--- Start SUPPLIED MATERIAL ---

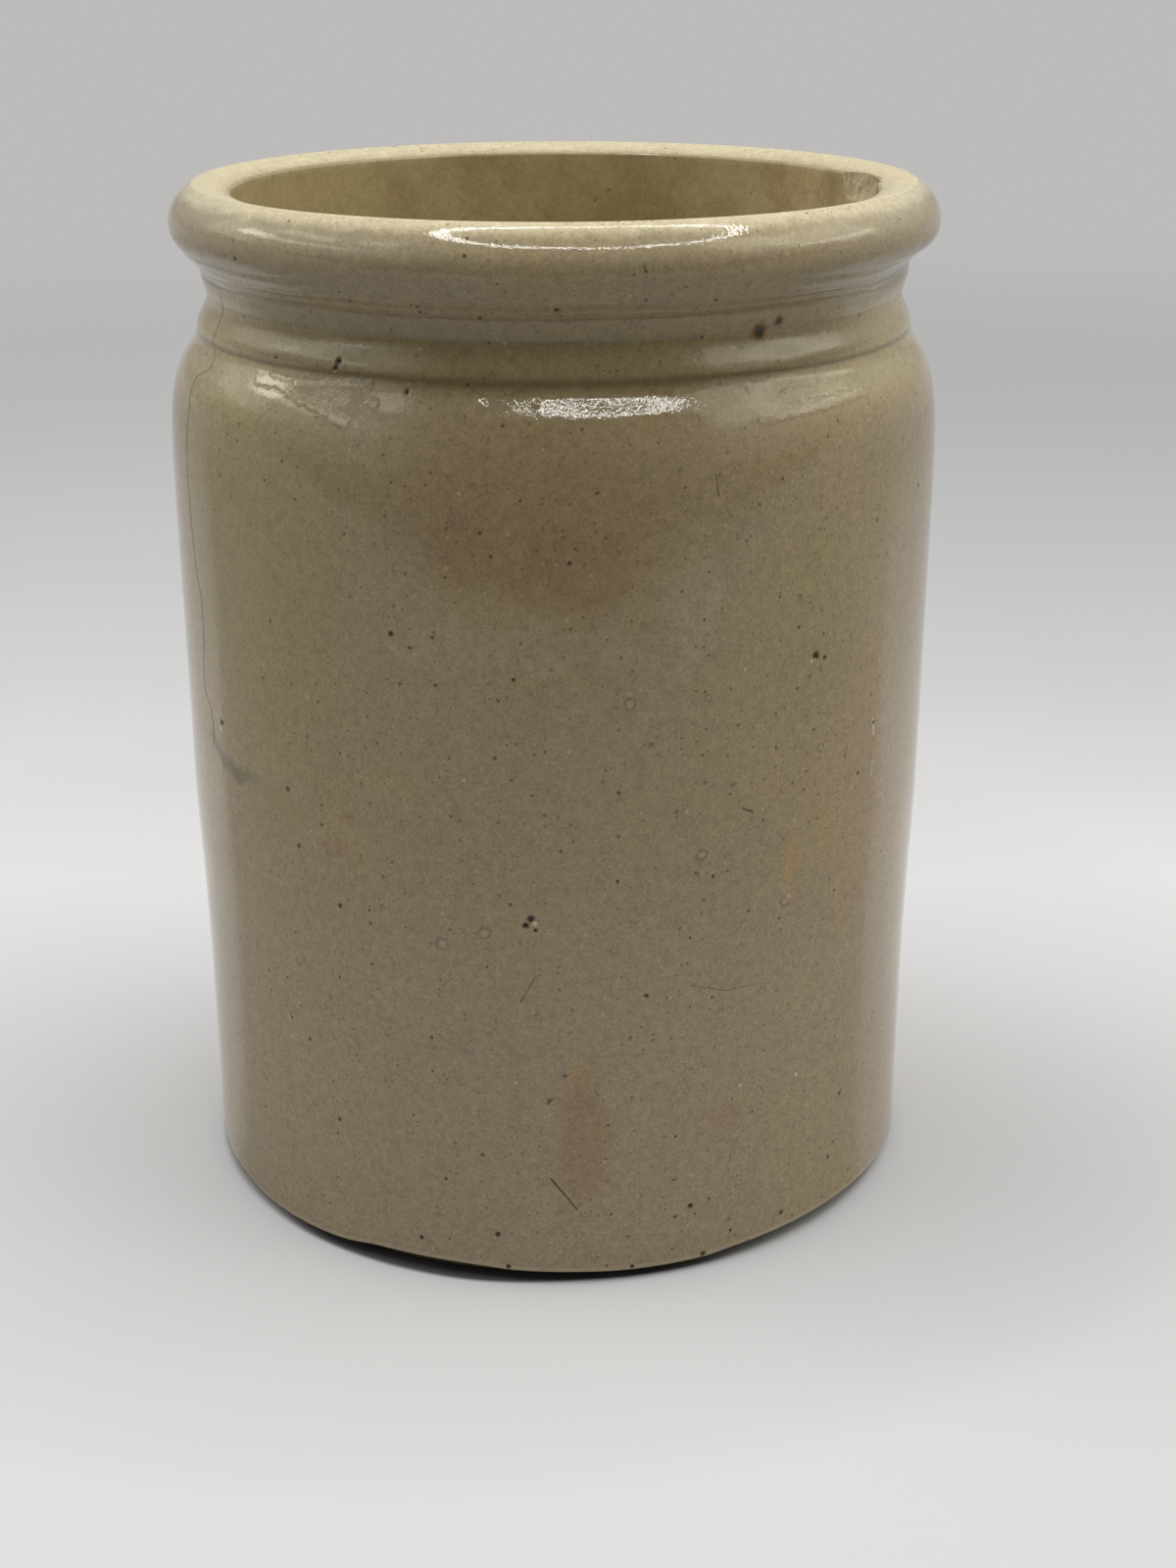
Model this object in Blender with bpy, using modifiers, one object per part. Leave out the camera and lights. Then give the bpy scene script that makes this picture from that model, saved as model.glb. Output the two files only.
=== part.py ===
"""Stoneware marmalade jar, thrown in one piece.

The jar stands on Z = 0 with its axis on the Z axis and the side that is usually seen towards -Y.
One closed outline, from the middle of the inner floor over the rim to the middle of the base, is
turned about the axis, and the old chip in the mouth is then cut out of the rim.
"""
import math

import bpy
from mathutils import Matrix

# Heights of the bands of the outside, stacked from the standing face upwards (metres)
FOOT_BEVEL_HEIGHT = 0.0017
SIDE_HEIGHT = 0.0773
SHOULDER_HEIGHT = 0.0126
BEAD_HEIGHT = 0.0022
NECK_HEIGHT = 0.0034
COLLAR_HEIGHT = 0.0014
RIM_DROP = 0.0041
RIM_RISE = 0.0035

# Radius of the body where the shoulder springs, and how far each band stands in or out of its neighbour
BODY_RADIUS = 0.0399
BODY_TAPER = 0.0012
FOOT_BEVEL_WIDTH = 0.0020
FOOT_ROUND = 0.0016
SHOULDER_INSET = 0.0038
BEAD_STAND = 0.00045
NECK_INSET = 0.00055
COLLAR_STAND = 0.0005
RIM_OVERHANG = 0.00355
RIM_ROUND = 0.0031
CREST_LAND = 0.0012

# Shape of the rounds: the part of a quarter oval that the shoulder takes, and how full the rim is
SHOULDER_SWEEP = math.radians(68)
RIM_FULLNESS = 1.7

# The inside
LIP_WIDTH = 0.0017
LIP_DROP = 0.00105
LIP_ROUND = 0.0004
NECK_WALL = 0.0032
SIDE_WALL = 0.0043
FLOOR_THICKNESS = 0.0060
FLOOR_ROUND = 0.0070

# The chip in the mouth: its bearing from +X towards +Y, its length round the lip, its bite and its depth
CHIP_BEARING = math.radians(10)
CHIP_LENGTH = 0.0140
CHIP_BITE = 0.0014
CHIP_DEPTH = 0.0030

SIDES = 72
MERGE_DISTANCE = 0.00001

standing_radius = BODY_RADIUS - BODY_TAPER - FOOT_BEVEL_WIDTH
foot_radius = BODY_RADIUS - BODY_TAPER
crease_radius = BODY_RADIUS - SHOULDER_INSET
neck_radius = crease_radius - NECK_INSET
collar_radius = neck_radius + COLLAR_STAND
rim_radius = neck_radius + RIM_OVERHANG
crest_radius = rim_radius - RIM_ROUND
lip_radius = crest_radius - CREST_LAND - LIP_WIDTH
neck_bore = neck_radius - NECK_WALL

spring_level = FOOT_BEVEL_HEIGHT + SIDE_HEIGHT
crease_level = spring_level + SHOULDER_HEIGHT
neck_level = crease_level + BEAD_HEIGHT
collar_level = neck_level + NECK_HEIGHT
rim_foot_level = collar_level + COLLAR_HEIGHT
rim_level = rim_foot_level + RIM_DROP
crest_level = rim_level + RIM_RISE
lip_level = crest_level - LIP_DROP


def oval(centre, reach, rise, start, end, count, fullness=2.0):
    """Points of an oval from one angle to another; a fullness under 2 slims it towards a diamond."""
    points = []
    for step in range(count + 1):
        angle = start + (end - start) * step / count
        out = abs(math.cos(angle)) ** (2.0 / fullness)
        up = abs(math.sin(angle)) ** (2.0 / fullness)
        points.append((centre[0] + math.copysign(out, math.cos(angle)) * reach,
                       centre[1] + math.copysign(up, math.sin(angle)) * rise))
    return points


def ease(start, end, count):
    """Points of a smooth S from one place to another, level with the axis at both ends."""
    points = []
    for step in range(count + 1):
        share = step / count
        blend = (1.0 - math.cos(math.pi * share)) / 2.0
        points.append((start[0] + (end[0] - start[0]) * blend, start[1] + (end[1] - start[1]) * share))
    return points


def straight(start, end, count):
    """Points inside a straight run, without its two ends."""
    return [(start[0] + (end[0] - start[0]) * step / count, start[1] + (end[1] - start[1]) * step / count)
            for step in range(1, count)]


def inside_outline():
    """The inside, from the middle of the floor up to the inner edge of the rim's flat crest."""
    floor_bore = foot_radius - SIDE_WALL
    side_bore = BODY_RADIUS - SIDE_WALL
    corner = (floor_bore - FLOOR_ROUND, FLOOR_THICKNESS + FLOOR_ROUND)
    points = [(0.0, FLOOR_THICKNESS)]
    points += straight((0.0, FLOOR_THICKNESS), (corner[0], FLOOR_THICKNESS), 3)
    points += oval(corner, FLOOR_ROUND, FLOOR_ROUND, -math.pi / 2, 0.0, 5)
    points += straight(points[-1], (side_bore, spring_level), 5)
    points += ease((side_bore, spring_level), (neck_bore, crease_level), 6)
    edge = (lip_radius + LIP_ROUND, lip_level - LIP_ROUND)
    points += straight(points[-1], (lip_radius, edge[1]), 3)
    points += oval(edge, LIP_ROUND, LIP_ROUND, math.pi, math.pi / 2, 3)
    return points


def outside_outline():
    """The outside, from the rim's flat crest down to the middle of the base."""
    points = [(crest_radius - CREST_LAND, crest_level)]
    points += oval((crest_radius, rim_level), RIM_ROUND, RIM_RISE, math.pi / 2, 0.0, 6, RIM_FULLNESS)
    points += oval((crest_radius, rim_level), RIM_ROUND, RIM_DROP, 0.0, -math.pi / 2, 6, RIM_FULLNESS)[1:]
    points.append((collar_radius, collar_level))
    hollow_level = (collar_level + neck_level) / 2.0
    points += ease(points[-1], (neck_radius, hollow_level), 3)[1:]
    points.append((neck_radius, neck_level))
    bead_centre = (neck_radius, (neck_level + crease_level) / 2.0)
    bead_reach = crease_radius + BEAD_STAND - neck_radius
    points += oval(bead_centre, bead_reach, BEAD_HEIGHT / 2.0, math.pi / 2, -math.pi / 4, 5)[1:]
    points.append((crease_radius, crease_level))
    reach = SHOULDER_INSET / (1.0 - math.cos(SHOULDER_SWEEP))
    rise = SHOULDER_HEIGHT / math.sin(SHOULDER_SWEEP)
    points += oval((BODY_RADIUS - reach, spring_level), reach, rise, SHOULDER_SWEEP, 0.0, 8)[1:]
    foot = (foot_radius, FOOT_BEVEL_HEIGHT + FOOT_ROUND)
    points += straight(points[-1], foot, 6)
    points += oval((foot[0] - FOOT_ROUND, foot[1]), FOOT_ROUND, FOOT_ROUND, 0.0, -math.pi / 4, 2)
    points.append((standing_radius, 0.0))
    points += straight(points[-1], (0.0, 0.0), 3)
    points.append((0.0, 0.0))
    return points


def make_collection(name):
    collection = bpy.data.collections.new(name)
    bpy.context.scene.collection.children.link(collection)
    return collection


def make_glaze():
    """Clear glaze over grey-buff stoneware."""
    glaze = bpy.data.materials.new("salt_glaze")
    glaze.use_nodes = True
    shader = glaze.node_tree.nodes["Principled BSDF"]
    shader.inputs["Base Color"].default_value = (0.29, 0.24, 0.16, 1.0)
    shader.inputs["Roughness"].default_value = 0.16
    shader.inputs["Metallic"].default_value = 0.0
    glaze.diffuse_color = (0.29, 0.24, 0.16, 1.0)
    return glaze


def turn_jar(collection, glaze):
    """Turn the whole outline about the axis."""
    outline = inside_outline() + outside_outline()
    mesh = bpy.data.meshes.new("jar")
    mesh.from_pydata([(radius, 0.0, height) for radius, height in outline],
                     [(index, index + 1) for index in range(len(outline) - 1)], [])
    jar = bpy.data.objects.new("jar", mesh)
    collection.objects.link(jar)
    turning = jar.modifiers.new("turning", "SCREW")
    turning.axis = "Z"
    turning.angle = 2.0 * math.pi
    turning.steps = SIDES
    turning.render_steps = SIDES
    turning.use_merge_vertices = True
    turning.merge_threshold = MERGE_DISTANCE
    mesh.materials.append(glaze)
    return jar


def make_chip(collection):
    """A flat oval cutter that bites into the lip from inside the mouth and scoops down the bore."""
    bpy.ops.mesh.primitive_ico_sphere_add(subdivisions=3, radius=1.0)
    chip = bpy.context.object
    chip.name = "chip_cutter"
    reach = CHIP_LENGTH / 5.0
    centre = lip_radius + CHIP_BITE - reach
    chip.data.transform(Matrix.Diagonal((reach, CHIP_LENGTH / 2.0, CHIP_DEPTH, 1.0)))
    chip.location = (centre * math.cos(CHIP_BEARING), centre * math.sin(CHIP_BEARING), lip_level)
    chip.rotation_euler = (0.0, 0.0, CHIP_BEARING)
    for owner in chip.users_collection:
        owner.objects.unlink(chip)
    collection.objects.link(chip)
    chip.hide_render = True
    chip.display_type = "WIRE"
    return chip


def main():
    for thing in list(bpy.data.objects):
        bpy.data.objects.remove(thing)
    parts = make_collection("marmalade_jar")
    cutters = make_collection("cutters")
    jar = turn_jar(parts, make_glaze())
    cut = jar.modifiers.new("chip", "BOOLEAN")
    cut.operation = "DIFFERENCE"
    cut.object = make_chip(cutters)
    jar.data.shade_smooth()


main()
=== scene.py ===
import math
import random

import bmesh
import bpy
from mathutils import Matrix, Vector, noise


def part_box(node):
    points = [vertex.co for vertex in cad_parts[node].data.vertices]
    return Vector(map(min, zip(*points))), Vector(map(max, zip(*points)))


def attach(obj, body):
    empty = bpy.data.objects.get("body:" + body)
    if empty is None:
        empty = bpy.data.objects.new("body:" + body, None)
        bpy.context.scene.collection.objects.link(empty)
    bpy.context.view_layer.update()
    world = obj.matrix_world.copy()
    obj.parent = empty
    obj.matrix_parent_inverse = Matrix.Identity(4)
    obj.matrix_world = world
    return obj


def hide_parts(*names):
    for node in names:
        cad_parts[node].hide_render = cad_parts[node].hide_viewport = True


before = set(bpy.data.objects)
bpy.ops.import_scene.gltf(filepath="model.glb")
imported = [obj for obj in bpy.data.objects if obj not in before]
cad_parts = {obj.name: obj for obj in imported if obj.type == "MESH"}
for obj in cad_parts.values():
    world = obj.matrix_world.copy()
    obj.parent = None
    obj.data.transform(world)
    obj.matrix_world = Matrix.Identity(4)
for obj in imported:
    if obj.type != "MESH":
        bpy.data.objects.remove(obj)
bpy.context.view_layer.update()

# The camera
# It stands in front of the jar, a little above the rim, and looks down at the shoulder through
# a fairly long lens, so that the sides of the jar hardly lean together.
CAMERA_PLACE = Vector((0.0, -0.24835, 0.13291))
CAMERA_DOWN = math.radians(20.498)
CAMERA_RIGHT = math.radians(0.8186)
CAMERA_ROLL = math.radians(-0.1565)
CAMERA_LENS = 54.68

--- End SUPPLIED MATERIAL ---

- SET PROBLEM
Everything from the line that contains "chip.location = (centre" through the line that contains "bpy.context.scene.collection.objects.link(empty)" is to be transcribed exactly, and nothing outside that range.

- WRITTEN RESPONSE
    chip.location = (centre * math.cos(CHIP_BEARING), centre * math.sin(CHIP_BEARING), lip_level)
    chip.rotation_euler = (0.0, 0.0, CHIP_BEARING)
    for owner in chip.users_collection:
        owner.objects.unlink(chip)
    collection.objects.link(chip)
    chip.hide_render = True
    chip.display_type = "WIRE"
    return chip


def main():
    for thing in list(bpy.data.objects):
        bpy.data.objects.remove(thing)
    parts = make_collection("marmalade_jar")
    cutters = make_collection("cutters")
    jar = turn_jar(parts, make_glaze())
    cut = jar.modifiers.new("chip", "BOOLEAN")
    cut.operation = "DIFFERENCE"
    cut.object = make_chip(cutters)
    jar.data.shade_smooth()


main()
=== scene.py ===
import math
import random

import bmesh
import bpy
from mathutils import Matrix, Vector, noise


def part_box(node):
    points = [vertex.co for vertex in cad_parts[node].data.vertices]
    return Vector(map(min, zip(*points))), Vector(map(max, zip(*points)))


def attach(obj, body):
    empty = bpy.data.objects.get("body:" + body)
    if empty is None:
        empty = bpy.data.objects.new("body:" + body, None)
        bpy.context.scene.collection.objects.link(empty)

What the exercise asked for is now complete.